Presidential spokesman Harry Roque said Duterte should be vaccinated no earlier than May 1, a few weeks after the end of phase III, the last stage of clinical trials before approval.
It is in April that this vaccine, developed by the Russian Research Center Gamaleïa, should be approved by the Philippine ministry responsible for food and drugs.
“On May 1, the presidential security group could authorize him (to receive the vaccine), once all the necessary tests have been carried out,” Roque said.
Moscow said this week that it had developed the “first” vaccine against COVID-19 providing “lasting immunity” and that it has entered the final phase of tests in which more than 2,000 people will participate in total.

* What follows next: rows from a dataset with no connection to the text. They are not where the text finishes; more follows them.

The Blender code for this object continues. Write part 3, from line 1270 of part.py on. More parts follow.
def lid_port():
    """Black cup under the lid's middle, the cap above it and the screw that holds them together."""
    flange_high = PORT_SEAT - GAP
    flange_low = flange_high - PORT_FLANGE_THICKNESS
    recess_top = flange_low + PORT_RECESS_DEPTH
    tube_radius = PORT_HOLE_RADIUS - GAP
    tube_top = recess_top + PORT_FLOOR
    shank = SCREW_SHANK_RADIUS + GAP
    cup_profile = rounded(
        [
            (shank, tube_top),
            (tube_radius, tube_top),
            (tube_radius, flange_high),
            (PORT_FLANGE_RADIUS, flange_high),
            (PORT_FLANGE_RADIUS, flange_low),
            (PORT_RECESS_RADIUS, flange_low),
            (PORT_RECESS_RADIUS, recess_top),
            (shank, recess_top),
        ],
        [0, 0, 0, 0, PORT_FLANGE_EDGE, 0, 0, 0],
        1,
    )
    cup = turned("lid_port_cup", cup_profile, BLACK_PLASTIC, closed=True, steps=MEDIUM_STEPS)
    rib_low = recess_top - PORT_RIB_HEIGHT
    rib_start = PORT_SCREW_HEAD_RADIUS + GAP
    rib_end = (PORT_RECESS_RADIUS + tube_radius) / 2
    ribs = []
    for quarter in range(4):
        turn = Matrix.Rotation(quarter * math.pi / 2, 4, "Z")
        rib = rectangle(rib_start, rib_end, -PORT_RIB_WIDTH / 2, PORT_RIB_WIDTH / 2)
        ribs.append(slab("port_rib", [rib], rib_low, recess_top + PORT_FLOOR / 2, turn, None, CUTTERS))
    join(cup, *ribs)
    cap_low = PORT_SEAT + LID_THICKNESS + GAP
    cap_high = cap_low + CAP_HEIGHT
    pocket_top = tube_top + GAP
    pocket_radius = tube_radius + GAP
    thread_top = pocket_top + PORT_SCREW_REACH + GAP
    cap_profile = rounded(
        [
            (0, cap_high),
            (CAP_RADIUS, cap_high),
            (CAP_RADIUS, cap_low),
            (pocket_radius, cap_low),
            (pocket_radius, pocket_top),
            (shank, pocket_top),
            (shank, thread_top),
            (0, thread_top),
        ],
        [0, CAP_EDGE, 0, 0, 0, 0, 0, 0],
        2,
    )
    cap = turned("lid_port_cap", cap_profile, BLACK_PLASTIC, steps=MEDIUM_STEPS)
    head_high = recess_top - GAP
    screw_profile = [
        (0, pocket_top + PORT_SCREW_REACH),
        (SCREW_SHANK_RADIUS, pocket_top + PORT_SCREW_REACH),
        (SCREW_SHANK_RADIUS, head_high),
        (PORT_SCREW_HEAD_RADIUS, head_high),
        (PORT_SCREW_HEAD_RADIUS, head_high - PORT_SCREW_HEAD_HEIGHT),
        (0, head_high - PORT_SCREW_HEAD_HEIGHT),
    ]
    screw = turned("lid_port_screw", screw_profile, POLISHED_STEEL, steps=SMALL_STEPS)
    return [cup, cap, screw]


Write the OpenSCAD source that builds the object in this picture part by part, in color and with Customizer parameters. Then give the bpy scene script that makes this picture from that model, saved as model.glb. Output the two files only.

Roque said Filipino experts will study the results next month on the results of Russia’s phase I and II clinical trials before phase III trials begin in the Philippines.
“We will do it at the same time as Russia,” Roque said.
Filipino experts from the Department of Science and Technology met with Gamaleïa officials on Wednesday to discuss the scope and protocols for clinical trials to be conducted in the Philippines.
The vaccine was baptized “Sputnik V” (V for vaccine, editor’s note), in reference to the Russian politico-scientific victory of putting the satellite of the same name into orbit in the middle of the Cold War.
The Philippines accepted the Russian offer to participate in this testing phase as well as in its production.
For Anna Lisa Ong-Lim, professor of infectious diseases at the University of the Philippines, the government timetable for the vaccine to be made available by May is “very optimistic”.
The country is also due to begin clinical trials of the Japanese antiviral drug Avigan on August 17, intended to treat coronavirus patients.
This country of approximately 107 million inhabitants continues to fight against the coronavirus epidemic which has already infected more than 147,500 people and killed more than 2,400.